Product quality is indeed a topic that accompanies the product lifecycle. After reading your thoughts, I also have some ideas: the completeness of product documentation is sometimes very important. If the official documentation is done well, it can serve as a great promotion. Additionally, with the support of related forums and other feedback channels, the product quality will get better and better. I feel that TiDB does a good job in this regard.

| username: 清风明月 | Original post link

Gained a lot

| username: Aionn | Original post link

Learned a lot, very beneficial.

| username: TiDBer_iLonNMYE | Original post link

I have read it. There is another path to improving product quality, which is innovation proposed from a theoretical perspective or published in the form of papers and then validated in practice. The prosperous development of databases from network to relational to NoSQL to distributed over the past fifty years has been inseparable from continuous theoretical advancements.

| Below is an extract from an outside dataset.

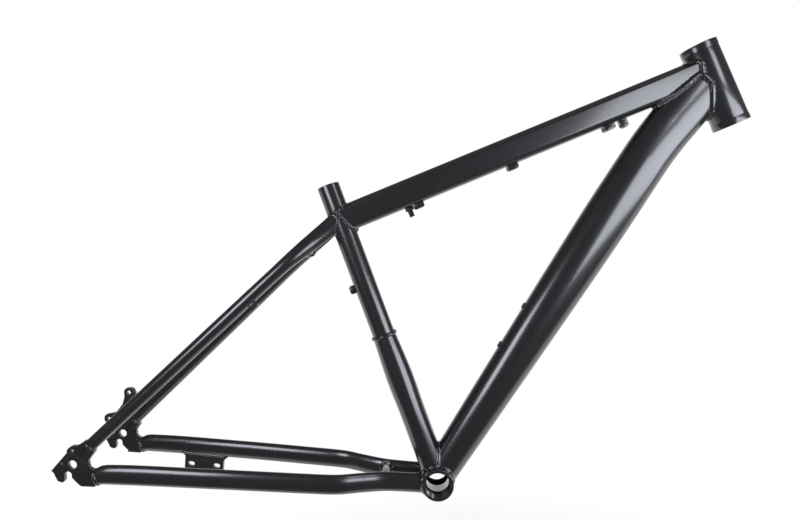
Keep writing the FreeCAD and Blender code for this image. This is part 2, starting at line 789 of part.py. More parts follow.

The progress of theory is also driven by real-world practical problems. They coexist and depend on each other, continuously spiraling upwards.

| username: wailon | Original post link

Good quality is definitely designed.
There is no absolute definition of quality, but PDCA is cyclical, not just a one-time thing or a single function, and not necessarily the whole.

| username: 小于同学 | Original post link

I have learned a lot and benefited greatly.

| username: TiDBer_rvITcue9 | Original post link

Learned.

| username: itfarmer | Original post link

:+1:

| username: 纯白镇的小智 | Original post link

The increase in functional requirements will inevitably lead to more bugs. Quality assurance is a key area, and my deepest impression of TiDB is that this database performs quite well in terms of quality.